> [Raw data]
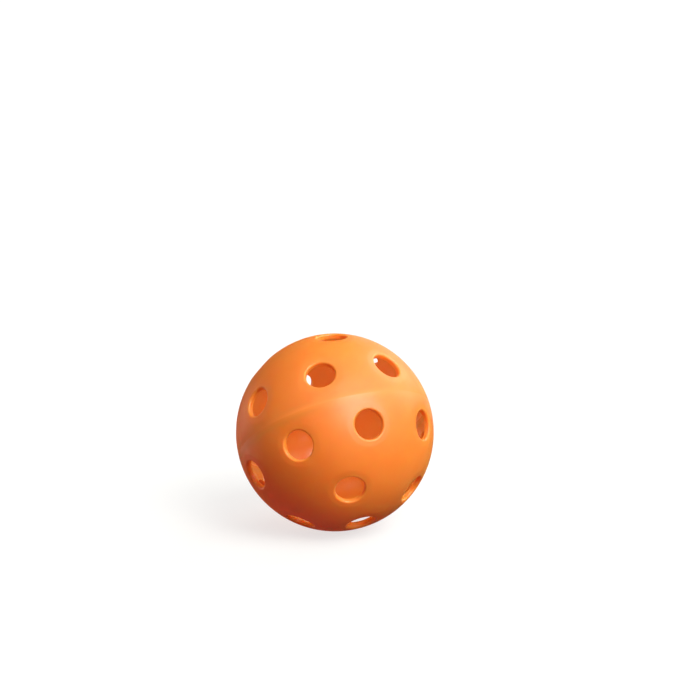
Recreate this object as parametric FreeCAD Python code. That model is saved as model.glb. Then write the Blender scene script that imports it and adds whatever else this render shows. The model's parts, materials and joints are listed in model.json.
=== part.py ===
import FreeCAD, Part
import math
import os

# Indoor pickleball ball: a hollow plastic sphere moulded as two half shells, each with thirteen
# round holes, whose rims lap over each other and are welded together by a thin seam ring.
#
# The pieces are drawn about the moulding axis, which runs through both pole holes and stands at
# right angles to the seam. They are then turned as one, so that one hole of the upper ring of
# four points straight up:
#   origin  centre of the ball
#   +Z      out through the top hole
#   YZ      plane that holds the moulding axis; the upper pole leans towards +Y

# ---- Driving dimensions: millimetres and degrees ----
BALL_DIAMETER = 74.0
WALL = 2.0

HOLE_DIAMETER = 10.8
OUTER_RIM_ROUNDING = 0.7
INNER_RIM_ROUNDING = 0.15

RING_STEP = 36.0  # polar angle from the pole hole to the ring of four, and on to the ring of eight
FOUR = 4
EIGHT = 8
UPPER_FOUR_AZIMUTH = -90.0  # the top hole
LOWER_FOUR_AZIMUTH = -24.8  # the halves are staggered, so no hole faces another across the seam

LAP_RADIUS = 36.0  # outside of the upper shell's lip, inside of the lower shell's rebate
LAP_DEPTH = 1.2  # how far the lip reaches below the seam plane
LIP_LEAD_IN = 0.2  # chamfer at the tip of the lip
WELD_WIDTH = 0.7  # height of the weld ring, measured along the moulding axis
WELD_CROWN = 0.03  # how far the weld stands proud of the sphere

# ---- Worked out from them ----
OUTER_RADIUS = BALL_DIAMETER / 2
INNER_RADIUS = OUTER_RADIUS - WALL
HOLE_RADIUS = HOLE_DIAMETER / 2
WELD_HALF = WELD_WIDTH / 2

ORIGIN = FreeCAD.Vector(0, 0, 0)
AXIS_X = FreeCAD.Vector(1, 0, 0)
AXIS_Z = FreeCAD.Vector(0, 0, 1)
HALF_TURN = 180.0
FULL_TURN = 360.0
SAME_LENGTH = 0.01  # two lengths closer than this are one and the same


def width_at(radius, height):
    """Distance from the moulding axis to a sphere of that radius, at that height."""
    return math.sqrt(radius ** 2 - height ** 2)


def section_point(width, height):
    return FreeCAD.Vector(width, 0, height)


def revolve(wire):
    """Turn a closed section about the moulding axis."""
    return Part.Face(wire).revolve(ORIGIN, AXIS_Z, FULL_TURN)


def hollow_ball(start_azimuth):
    """Whole wall without holes; the spheres' own seam line runs down the meridian at start_azimuth."""
    ball = Part.makeSphere(OUTER_RADIUS).cut(Part.makeSphere(INNER_RADIUS))
    ball.rotate(ORIGIN, AXIS_Z, start_azimuth)
    return ball


def upper_zone():
    """Space the upper half takes: above the weld, and down to the lip's tip inside the weld."""
    reach = OUTER_RADIUS + WALL
    outline = [
        section_point(0, reach),
        section_point(0, -LAP_DEPTH),
        section_point(LAP_RADIUS - LIP_LEAD_IN, -LAP_DEPTH),
        section_point(LAP_RADIUS, -LAP_DEPTH + LIP_LEAD_IN),
        section_point(LAP_RADIUS, WELD_HALF),
        section_point(reach, WELD_HALF),
        section_point(reach, reach),
    ]
    return revolve(Part.makePolygon(outline + outline[:1]))


def lower_zone():
    """Space the lower half takes: below the weld, with a rebate on the inside for the lip."""
    reach = OUTER_RADIUS + WALL
    outline = [
        section_point(0, -reach),
        section_point(0, -LAP_DEPTH),
        section_point(LAP_RADIUS, -LAP_DEPTH),
        section_point(LAP_RADIUS, -WELD_HALF),
        section_point(reach, -WELD_HALF),
        section_point(reach, -reach),
    ]
    return revolve(Part.makePolygon(outline + outline[:1]))


def direction(polar, azimuth):
    """Unit vector at a polar angle from the upper end of the moulding axis."""
    tilt = math.radians(polar)
    turn = math.radians(azimuth)
    return FreeCAD.Vector(
        math.sin(tilt) * math.cos(turn),
        math.sin(tilt) * math.sin(turn),
        math.cos(tilt),
    )


def ring(count, polar, first_azimuth):
    return [direction(polar, first_azimuth + FULL_TURN / count * k) for k in range(count)]


def upper_holes():
    """Pole hole, ring of four, and ring of eight with its holes either side of each of the four."""
    stagger = FULL_TURN / EIGHT / 2
    return (
        [direction(0, 0)]
        + ring(FOUR, RING_STEP, UPPER_FOUR_AZIMUTH)
        + ring(EIGHT, 2 * RING_STEP, UPPER_FOUR_AZIMUTH + stagger)
    )


def lower_holes():
    stagger = FULL_TURN / EIGHT / 2
    return (
        [direction(HALF_TURN, 0)]
        + ring(FOUR, HALF_TURN - RING_STEP, LOWER_FOUR_AZIMUTH)
        + ring(EIGHT, HALF_TURN - 2 * RING_STEP, LOWER_FOUR_AZIMUTH + stagger)
    )


def drill(shell, hole_directions):
    """Cut a round hole through the wall along each direction, from the centre of the ball outwards."""
    reach = OUTER_RADIUS + WALL
    drills = [Part.makeCylinder(HOLE_RADIUS, reach, ORIGIN, way) for way in hole_directions]
    return shell.cut(drills)


def rim_edges(shell, sphere_radius):
    """The holes' circular edges that lie on a sphere of that radius."""
    rim_height = width_at(sphere_radius, HOLE_RADIUS)
    found = []
    for edge in shell.Edges:
        curve = edge.Curve
        if not isinstance(curve, Part.Circle):
            continue
        same_size = abs(curve.Radius - HOLE_RADIUS) < SAME_LENGTH
        same_place = abs(curve.Center.Length - rim_height) < SAME_LENGTH
        if same_size and same_place:
            found.append(edge)
    return found


def round_rims(shell):
    """Round each hole's outside edge generously and its inside edge slightly, as moulding leaves them."""
    shell = shell.makeFillet(OUTER_RIM_ROUNDING, rim_edges(shell, OUTER_RADIUS))
    return shell.makeFillet(INNER_RIM_ROUNDING, rim_edges(shell, INNER_RADIUS))


def upper_half_shell():
    clear_azimuth = UPPER_FOUR_AZIMUTH + FULL_TURN / EIGHT
    blank = hollow_ball(clear_azimuth).common(upper_zone())
    return round_rims(drill(blank, upper_holes()))


def lower_half_shell():
    clear_azimuth = LOWER_FOUR_AZIMUTH + FULL_TURN / EIGHT
    blank = hollow_ball(clear_azimuth).common(lower_zone())
    return round_rims(drill(blank, lower_holes()))


def weld_seam():
    """Ring of fused plastic between the two rims, outside the lip, very slightly crowned."""
    rim_width = width_at(OUTER_RADIUS, WELD_HALF)
    inner_low = section_point(LAP_RADIUS, -WELD_HALF)
    outer_low = section_point(rim_width, -WELD_HALF)
    crown = section_point(OUTER_RADIUS + WELD_CROWN, 0)
    outer_high = section_point(rim_width, WELD_HALF)
    inner_high = section_point(LAP_RADIUS, WELD_HALF)
    edges = [
        Part.makeLine(inner_low, outer_low),
        Part.Arc(outer_low, crown, outer_high).toShape(),
        Part.makeLine(outer_high, inner_high),
        Part.makeLine(inner_high, inner_low),
    ]
    return revolve(Part.Wire(edges))


def as_used(piece):
    """Turn a piece from the moulding axis to the ball's own frame, top hole up."""
    turned = piece.copy()
    turned.rotate(ORIGIN, AXIS_X, -RING_STEP)
    return turned


PIECES = {
    "upper_half_shell": upper_half_shell,
    "lower_half_shell": lower_half_shell,
    "weld_seam": weld_seam,
}

os.makedirs("parts", exist_ok=True)
for name, make in PIECES.items():
    shape = as_used(make())
    solid = shape.Solids[0]
    box = solid.BoundBox
    print(
        f"{name}: valid {solid.isValid()}, solids {len(shape.Solids)}, faces {len(solid.Faces)}, "
        f"{solid.Volume:.1f} mm3, {box.XLength:.2f} x {box.YLength:.2f} x {box.ZLength:.2f} mm"
    )
    solid.exportStep(f"parts/{name}.step")
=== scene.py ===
import json
import math

import bmesh
import bpy
from mathutils import Matrix, Vector


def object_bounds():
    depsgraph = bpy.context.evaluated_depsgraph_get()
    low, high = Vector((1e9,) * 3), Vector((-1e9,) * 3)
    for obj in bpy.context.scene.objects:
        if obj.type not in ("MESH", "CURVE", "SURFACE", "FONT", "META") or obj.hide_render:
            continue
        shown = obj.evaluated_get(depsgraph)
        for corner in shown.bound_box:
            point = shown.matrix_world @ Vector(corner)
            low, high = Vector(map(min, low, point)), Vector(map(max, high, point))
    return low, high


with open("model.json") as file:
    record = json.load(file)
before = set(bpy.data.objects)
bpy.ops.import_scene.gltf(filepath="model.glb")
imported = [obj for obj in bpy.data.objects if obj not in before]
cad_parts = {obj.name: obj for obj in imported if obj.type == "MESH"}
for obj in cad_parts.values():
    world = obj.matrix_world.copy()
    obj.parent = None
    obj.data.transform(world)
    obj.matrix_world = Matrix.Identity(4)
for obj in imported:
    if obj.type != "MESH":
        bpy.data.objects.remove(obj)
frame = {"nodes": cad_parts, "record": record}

# Indoor pickleball ball: two orange half shells and the weld between them, on a pale studio floor.
# Everything is in metres, in the frame of the CAD model: the centre of the ball is the origin.

CAD_LOW, CAD_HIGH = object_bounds()
BALL_RADIUS = (CAD_HIGH.z - CAD_LOW.z) / 2  # the hole at the top makes this 0.3 mm less than the real one
MOUNTS = {mount["name"]: mount for mount in frame["record"]["mounts"]}
MOULD_AXIS = Vector(MOUNTS["upper_pole_hole"]["axis"])
MM = 0.001
WALL = MOUNTS["top_hole"]["dims"]["length_mm"] * MM

# ---- Camera: where it stands round the ball, and where the ball falls in the square picture ----
CAMERA_AZIMUTH = math.radians(-23.34)
CAMERA_ELEVATION = math.radians(15.19)
CAMERA_ROLL = math.radians(1.97)
CAMERA_DISTANCE = 24.0 * BALL_RADIUS
CAMERA_NEAR = 0.01
CAMERA_FAR = 20.0
SENSOR = 36.0  # width, in Blender's millimetres
BALL_SHARE = 0.2806  # width of the ball's outline, as a share of the picture's width
BALL_RIGHT = -0.0216  # from the picture's middle to the ball's, as a share of its width
BALL_DOWN = 0.1175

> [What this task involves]
Return exactly, and only, the lines from the one containing "box = solid.BoundBox" down to the one containing "if obj.type not", with both of those lines included.

> [Solution for this task]
    box = solid.BoundBox
    print(
        f"{name}: valid {solid.isValid()}, solids {len(shape.Solids)}, faces {len(solid.Faces)}, "
        f"{solid.Volume:.1f} mm3, {box.XLength:.2f} x {box.YLength:.2f} x {box.ZLength:.2f} mm"
    )
    solid.exportStep(f"parts/{name}.step")
=== scene.py ===
import json
import math

import bmesh
import bpy
from mathutils import Matrix, Vector


def object_bounds():
    depsgraph = bpy.context.evaluated_depsgraph_get()
    low, high = Vector((1e9,) * 3), Vector((-1e9,) * 3)
    for obj in bpy.context.scene.objects:
        if obj.type not in ("MESH", "CURVE", "SURFACE", "FONT", "META") or obj.hide_render:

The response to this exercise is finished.